The poet must live
The Chicago Tribune has had front-page stories in recent weeks about the suicides of young mothers from postpartum depression. It reminded me of my response to the current film "The Hours." It made me appreciate of my own healing of mental instability.
While outwardly I fulfilled my innumerable tasks, for weeks I would feel mentally trapped in a darkness from which there was little escape.
The film illustrates the courage it takes to face down depression and keep trying to connect. One character commits to making a second birthday cake for her husband after the first one collapses because of her confusion. Another buries her fears about the party she's giving by ordering from the florist as many hydrangeas and roses as her apartment will permit. The character who is a writer finds refuge in her sister's early arrival for tea even though the children are badly behaved. These acts of hospitality that might look small from the outside are lifelines of love, beauty, and unselfishness.
That's what it was like for me during my first decade of motherhood. I would find the courage to take my child to the park even though the isolation felt worse there. Some mornings after school started, I would take a book to the brook behind the library and try to keep focused on the story line. I could delight in trips to the woods even though I had fears of us getting lost and never coming out.
A refuge in ideas
My only true solace was in the spiritual breakthroughs I found in reading the Bible and Mary Baker Eddy's book "Science and Health with Key to the Scriptures." In them I would keep finding ideas that felt like such a refuge that I would want to think about those ideas more than about the darkness. Even when the periods between inspirations were often long, I could feel a movement in my thought. Instead of wallowing in the mental emptiness, I would find myself turning away from it to remember some little phrase, sometimes only a word and sometimes a whole sentence.

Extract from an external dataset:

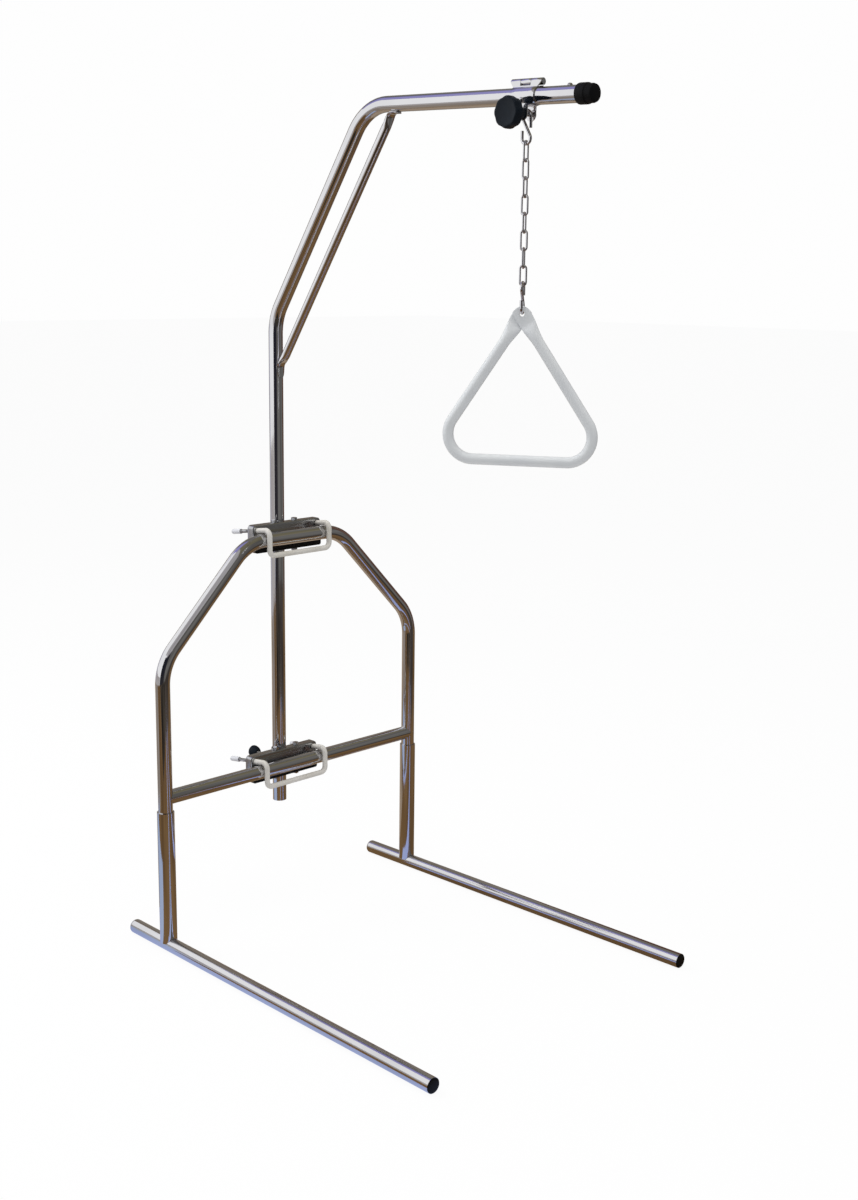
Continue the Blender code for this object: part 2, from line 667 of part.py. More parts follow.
def build_strap(name, carrier, locked):
    """Strap round the back of the mast with rolled eyes on two upright bolts."""
    middle = radius(MAST_DIAMETER) + SEAT + STRAP_THICKNESS / 2
    eye = radius(STRAP_BOLT) + SEAT + STRAP_THICKNESS / 2
    centre = Vector((MAST_X, 0))
    bolt = Vector((STRAP_BOLT_X, -STRAP_BOLT_Y))
    gap = centre - bolt
    lean = math.asin((middle + eye) / gap.length)
    heading = math.atan2(gap.y, gap.x) + lean
    eye_angle = heading - math.pi / 2
    mast_angle = heading + math.pi / 2
    curl = arc(bolt, eye_angle - math.radians(285), eye_angle, 9, eye)
    wrap = arc(centre, mast_angle, math.pi, 6, middle)
    half = curl + wrap
    path = half + [(x, -y) for x, y in half[-2::-1]]
    low, high = -STRAP_HEIGHT / 2, STRAP_HEIGHT / 2
    rows = [((x, y, low), (x, y, high)) for x, y in path]
    strap = sheet(f"{name}_strap", rows, STRAP_THICKNESS, carrier, None, ZINC)
    if locked:
        hole = make_cutter_cylinder(f"{name}_lock_hole", LOCK_SCREW + 2 * RUNNING, 0.02, carrier,
                                    along((1, 0, 0), (STRAP_BACK, 0, -LOCK_BELOW_MIDDLE)), 16)
        boolean(strap, hole)


def build_strap_bolts(name, carrier):
    """Two upright hexagon bolts through the tray flanges and the strap's eyes."""
    top = TRAY_HEIGHT / 2 + SEAT
    reach = TRAY_HEIGHT + 2 * SEAT + HEX_NUT + BOLT_OVERRUN
    for side, sign in SIDES.items():
        base = Vector((STRAP_BOLT_X, sign * STRAP_BOLT_Y, 0))
        head = hex_piece(f"{name}_strap_bolt_{side}", HEX_HEAD, carrier, Matrix.Translation(base + Vector((0, 0, top))), ZINC)
        shank_bm = cylinder_bmesh(STRAP_BOLT, reach + 0.001, 12)
        shank = link_object(f"{name}_shank_{side}", mesh_from(shank_bm, "shank"), carrier,
                            Matrix.Translation(base + Vector((0, 0, top - reach))))
        boolean(head, as_cutter(shank), "UNION")
        seat = Matrix.Translation(base + Vector((0, 0, -TRAY_HEIGHT / 2 - SEAT - HEX_NUT)))
        nut = hex_piece(f"{name}_strap_nut_{side}", HEX_NUT, carrier, seat, ZINC)
        thread = make_cutter_cylinder(f"{name}_nut_bore_{side}", STRAP_BOLT + 2 * SEAT, 0.05, carrier, seat, 16)
        boolean(nut, thread)


def build_lock(carrier):
    """Boss on the lower strap, and the screw with its knob that presses on the mast."""
    bore = radius(LOCK_SCREW) + RUNNING
    outer = radius(LOCK_BOSS)
    ring = [(bore, LOCK_BOSS_LENGTH), (outer - 0.001, LOCK_BOSS_LENGTH), (outer, LOCK_BOSS_LENGTH - 0.001),
            (outer, 0), (bore, 0)]
    seat = (STRAP_BACK - SEAT, 0, -LOCK_BELOW_MIDDLE)
    turned("lock_boss", ring, 16, carrier, along((-1, 0, 0), seat), ZINC, closed=True)
    axis = make_empty("lock_axis", carrier, along((-1, 0, 0), (MAST_BACK - SEAT, 0, -LOCK_BELOW_MIDDLE)))
    tip = radius(LOCK_SCREW)
    screw = [(0, LOCK_SCREW_LENGTH), (tip, LOCK_SCREW_LENGTH), (tip, 0.001), (tip - 0.001, 0), (0, 0)]
    turned("lock_screw", screw, 12, axis, None, CHROME)
    end = LOCK_KNOB_END - SEAT
    start = end - LOCK_KNOB_LENGTH
    head_start = end - LOCK_KNOB_HEAD_LENGTH
    head = radius(LOCK_KNOB_HEAD)
    neck = radius(LOCK_KNOB_NECK)
    hole = tip + SEAT
    depth = LOCK_SCREW_LENGTH + SEAT
    knob = [(0, end), (head - 0.004, end), (head - 0.001, end - 0.0015), (head, end - 0.004),
            (head * 0.98, end - LOCK_KNOB_HEAD_LENGTH * 0.6), (head * 0.90, head_start), (neck, start + 0.001),
            (neck - 0.001, start), (hole, start), (hole, depth), (0, depth)]
    turned("lock_knob", knob, 20, axis, None, BLACK_PLASTIC)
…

One of the passages that helped me was: "Consciousness, as well as action, is governed by Mind, - is in God, the origin and governor of all that Science reveals" (pg. 480). I knew that God had to do with goodness, and the promise was that I would be able to find the good thoughts that moved and responded to life instead of the patterns that disconnected me over and over again.
Another act of courage was taking a quilting class. Needlework offered me the comfort of a repetitive task that produced something useful instead of the mental repetition that felt so self-defeating. After I learned four basic quilt patterns, I taught myself others. Soon I was designing my own quilt squares. Everything around the house and garden sparked ideas. The clematis vines, the grape arbor, the lilies, the stained-glass window patterns all found beautiful reproduction and were organized into memory quilts for my boys.
Fresh inspiration
The quilts still haven't been finished because my life has moved so dramatically into the freedom to serve. I'm in the ministry of Christian Science healing now, helping others escape their mental demons. But despite the demands, I find that I am just as dependent on fresh inspiration and watch carefully each day for the way God communicates His love for me and everyone. Every hour of the day is anchored in a Bible verse, a new insight to God's being, a commitment to some Christly quality of thought that secures my own character. I have learned that the only love I have to give others is the love I receive from God.

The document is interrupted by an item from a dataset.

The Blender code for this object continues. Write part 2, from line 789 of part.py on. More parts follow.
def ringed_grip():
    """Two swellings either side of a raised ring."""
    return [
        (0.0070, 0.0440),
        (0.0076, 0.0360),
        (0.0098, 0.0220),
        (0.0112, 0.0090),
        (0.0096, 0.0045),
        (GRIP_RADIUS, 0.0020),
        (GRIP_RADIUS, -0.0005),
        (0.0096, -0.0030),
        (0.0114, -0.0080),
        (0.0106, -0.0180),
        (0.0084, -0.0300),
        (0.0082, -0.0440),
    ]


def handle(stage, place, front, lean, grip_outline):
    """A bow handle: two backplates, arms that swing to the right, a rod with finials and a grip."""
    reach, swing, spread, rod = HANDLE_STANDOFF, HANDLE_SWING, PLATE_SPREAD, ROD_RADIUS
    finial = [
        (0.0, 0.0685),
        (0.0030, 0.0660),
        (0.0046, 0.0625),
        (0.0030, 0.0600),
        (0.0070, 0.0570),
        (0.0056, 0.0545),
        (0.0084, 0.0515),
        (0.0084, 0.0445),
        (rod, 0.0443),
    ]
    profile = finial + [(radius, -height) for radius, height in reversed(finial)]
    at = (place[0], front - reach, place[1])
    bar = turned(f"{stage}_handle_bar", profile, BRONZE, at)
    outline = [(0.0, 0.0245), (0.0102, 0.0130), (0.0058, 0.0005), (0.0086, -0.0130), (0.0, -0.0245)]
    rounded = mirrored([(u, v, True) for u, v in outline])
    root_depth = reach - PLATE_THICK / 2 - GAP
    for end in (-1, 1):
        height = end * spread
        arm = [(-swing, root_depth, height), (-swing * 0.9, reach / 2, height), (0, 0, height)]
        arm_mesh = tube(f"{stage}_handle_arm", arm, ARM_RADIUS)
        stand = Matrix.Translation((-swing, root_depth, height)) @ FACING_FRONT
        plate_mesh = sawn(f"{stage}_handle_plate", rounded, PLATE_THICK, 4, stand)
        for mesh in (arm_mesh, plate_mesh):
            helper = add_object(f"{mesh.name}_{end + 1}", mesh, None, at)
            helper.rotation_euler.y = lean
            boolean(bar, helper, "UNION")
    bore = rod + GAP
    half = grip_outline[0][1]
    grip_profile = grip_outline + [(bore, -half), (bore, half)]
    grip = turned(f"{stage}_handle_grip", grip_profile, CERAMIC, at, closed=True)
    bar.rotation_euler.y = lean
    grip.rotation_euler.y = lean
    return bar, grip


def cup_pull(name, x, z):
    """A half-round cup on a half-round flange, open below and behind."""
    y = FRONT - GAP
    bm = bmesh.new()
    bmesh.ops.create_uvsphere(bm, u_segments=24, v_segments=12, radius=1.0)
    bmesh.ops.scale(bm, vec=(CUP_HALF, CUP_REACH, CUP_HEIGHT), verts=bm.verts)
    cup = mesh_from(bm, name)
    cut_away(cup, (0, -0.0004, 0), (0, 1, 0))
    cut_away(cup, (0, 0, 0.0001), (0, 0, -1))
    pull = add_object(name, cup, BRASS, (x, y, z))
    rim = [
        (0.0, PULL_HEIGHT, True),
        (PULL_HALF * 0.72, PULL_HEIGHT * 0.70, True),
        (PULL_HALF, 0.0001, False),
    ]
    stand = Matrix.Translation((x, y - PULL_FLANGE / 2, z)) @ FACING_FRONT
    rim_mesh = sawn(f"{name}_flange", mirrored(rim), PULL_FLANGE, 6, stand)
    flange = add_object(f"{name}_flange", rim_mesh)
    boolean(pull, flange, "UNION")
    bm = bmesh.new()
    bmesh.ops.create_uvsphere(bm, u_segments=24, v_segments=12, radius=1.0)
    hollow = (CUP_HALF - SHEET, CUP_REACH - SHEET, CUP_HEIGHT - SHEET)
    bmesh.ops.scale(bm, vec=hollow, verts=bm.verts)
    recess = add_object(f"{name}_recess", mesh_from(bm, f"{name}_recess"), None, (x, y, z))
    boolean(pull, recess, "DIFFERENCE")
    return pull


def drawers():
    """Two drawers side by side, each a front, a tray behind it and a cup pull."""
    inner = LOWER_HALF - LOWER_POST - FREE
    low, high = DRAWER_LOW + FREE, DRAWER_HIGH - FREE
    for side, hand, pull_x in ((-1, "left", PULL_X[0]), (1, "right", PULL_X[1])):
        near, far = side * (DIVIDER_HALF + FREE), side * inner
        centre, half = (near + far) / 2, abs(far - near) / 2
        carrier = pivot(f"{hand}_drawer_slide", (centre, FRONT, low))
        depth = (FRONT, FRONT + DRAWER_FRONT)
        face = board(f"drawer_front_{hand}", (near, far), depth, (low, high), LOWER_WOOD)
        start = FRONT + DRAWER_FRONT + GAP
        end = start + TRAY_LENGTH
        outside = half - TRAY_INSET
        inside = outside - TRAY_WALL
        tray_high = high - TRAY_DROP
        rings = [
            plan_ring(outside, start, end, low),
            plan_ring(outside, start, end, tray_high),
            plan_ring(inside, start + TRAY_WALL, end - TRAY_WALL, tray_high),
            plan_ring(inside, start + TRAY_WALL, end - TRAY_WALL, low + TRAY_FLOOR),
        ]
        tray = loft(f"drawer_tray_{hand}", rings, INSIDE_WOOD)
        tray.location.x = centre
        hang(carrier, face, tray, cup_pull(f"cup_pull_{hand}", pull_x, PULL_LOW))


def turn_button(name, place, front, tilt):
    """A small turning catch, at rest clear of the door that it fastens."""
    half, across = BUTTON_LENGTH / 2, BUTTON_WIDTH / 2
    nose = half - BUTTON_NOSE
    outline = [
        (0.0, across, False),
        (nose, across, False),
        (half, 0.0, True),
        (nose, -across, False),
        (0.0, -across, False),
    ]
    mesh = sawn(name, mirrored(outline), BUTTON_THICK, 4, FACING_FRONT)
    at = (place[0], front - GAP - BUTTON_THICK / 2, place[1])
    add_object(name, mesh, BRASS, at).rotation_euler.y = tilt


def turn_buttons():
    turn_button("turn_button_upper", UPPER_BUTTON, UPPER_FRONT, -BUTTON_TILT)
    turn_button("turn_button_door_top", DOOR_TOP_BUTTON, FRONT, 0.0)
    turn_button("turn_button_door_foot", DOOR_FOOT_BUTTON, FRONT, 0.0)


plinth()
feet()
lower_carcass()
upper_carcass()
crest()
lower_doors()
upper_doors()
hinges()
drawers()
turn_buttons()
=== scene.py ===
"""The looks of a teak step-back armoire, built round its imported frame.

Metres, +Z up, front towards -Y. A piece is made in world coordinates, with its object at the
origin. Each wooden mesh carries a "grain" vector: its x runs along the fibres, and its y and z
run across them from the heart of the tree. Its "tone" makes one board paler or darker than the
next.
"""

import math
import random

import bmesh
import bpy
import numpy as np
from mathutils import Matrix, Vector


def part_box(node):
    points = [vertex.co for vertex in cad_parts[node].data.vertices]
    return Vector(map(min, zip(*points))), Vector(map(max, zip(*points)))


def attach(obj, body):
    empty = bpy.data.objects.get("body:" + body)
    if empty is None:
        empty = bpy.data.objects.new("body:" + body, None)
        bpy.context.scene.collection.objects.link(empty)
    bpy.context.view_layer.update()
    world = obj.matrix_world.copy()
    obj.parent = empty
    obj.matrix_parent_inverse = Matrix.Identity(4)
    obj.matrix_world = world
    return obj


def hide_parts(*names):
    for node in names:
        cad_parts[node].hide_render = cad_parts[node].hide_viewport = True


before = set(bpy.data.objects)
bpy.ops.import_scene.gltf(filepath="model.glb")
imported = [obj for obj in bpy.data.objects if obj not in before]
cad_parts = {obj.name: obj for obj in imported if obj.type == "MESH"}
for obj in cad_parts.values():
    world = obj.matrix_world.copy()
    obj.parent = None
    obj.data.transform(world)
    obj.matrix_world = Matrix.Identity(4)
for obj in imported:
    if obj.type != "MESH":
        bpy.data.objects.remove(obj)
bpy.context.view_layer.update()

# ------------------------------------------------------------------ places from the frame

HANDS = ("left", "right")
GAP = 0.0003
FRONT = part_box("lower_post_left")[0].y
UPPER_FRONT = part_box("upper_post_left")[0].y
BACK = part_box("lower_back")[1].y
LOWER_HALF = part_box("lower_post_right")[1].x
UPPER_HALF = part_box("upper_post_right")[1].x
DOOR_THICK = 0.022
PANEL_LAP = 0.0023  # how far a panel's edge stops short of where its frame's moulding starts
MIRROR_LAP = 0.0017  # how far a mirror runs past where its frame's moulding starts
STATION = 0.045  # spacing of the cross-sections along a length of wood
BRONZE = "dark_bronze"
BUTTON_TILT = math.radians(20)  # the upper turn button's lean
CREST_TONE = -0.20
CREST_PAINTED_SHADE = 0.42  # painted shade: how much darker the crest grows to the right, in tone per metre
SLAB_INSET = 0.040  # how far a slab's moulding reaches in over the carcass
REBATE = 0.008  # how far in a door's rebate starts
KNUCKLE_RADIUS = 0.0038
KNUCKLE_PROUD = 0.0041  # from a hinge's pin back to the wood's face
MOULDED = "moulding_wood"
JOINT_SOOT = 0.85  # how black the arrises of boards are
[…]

In the movie, the writer is talking to her husband, and she decides that someone in the book she is writing must die. She announces it must be the poet. One can't help but wonder if this is part of the resignation that leads to the woman's own suicide. But the thing I keep thinking about after seeing the film is that it is the "poet" within each of us that protects us from the ravages of mental illness.
There is an irresistible impulsion within each of us - you could call it an artist - that will not consent to being silenced. The essence of each of us is this indomitable relationship to the origin of all life, the God who is Spirit. Obviously not all of us are composers of great music, painters of great canvases or writers of classic novels, but the little songs we sing, the colors we decorate with, the e-mails of encouragement we write, all have behind them the dynamic power of God's love loving us so we can love others.
Herein is the sanity of life: that thought moves in response to God's love, showing us the freshness that renews despite the crush of the demands of our days. May we commit to noticing the poems of inspiration in our own thoughts, and commit to writing them.
I have set before you life and death, blessing and cursing: therefore choose life, that both thou and thy seed may live.